Il secondo cervellone che avevamo a disposizione era la maestra stessa. A volte sapeva rispondere subito alle nostre domande. A volte ci guidava nella risposta. Altre, in quanto essere umano, pur di intelligenza e cultura superiore, ci rispondeva il giorno successivo, dopo essersi documentata. Un processo più lento, certo, ma pensate a quanta umanità c’era in tutto questo. L’umanità di saper filtrare le informazioni e restituirle nel modo più adatto a bambini di meno di 10 anni. Di saperle raccontare. Perché la risposta al nozionismo è una funzione facilmente evasa da Google. Quanto è alto il Monte Bianco? Qual è la capitale dell’Islanda? La maestra, almeno la mia, era un mix tra una super-mamma e Google. Dove Google è lo strumento, l’Enciclopedia, e la super-mamma è quella che trova la sintesi più adatta a te. Scremare le risposte, ripulire la verità dalla pubblicità, smascherare il ranking a pagamento dall’algoritmo genuino che riporta l’informazione più utile. Oltre a dare i cioccolatini come premio per aver risolto il problema difficile.

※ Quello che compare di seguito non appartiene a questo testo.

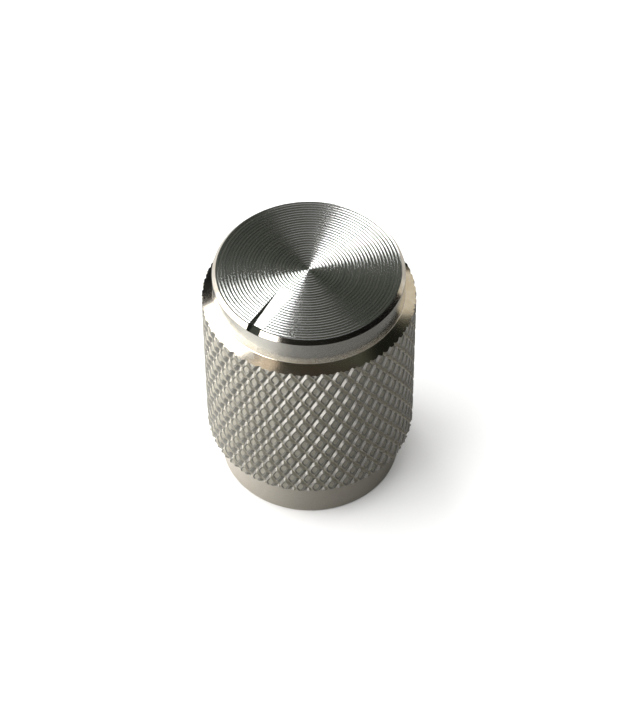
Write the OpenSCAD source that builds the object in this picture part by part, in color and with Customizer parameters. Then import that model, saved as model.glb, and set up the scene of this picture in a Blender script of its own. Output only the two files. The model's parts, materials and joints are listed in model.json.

Ora le complessità sono decuplicate. La scuola di 40 anni fa renderebbe inutile un qualsiasi quantum leap (nel senso del telefilm), il maestro unico di allora non sopravviverebbe alla babele psicopedagogica del presente. Quindi che questo post sia solo un piccolo romantico omaggio al mio motore di ricerca intelligente di allora, il cui nome è Iside (non sarebbe male però come nome di un motore di ricerca, vero? Chissà se è già occupato il dominio www.iside.it).

p.s. che differenza c’è tra una lavagna multimediale e un pc collegato ad uno schermo grande o a un proiettore?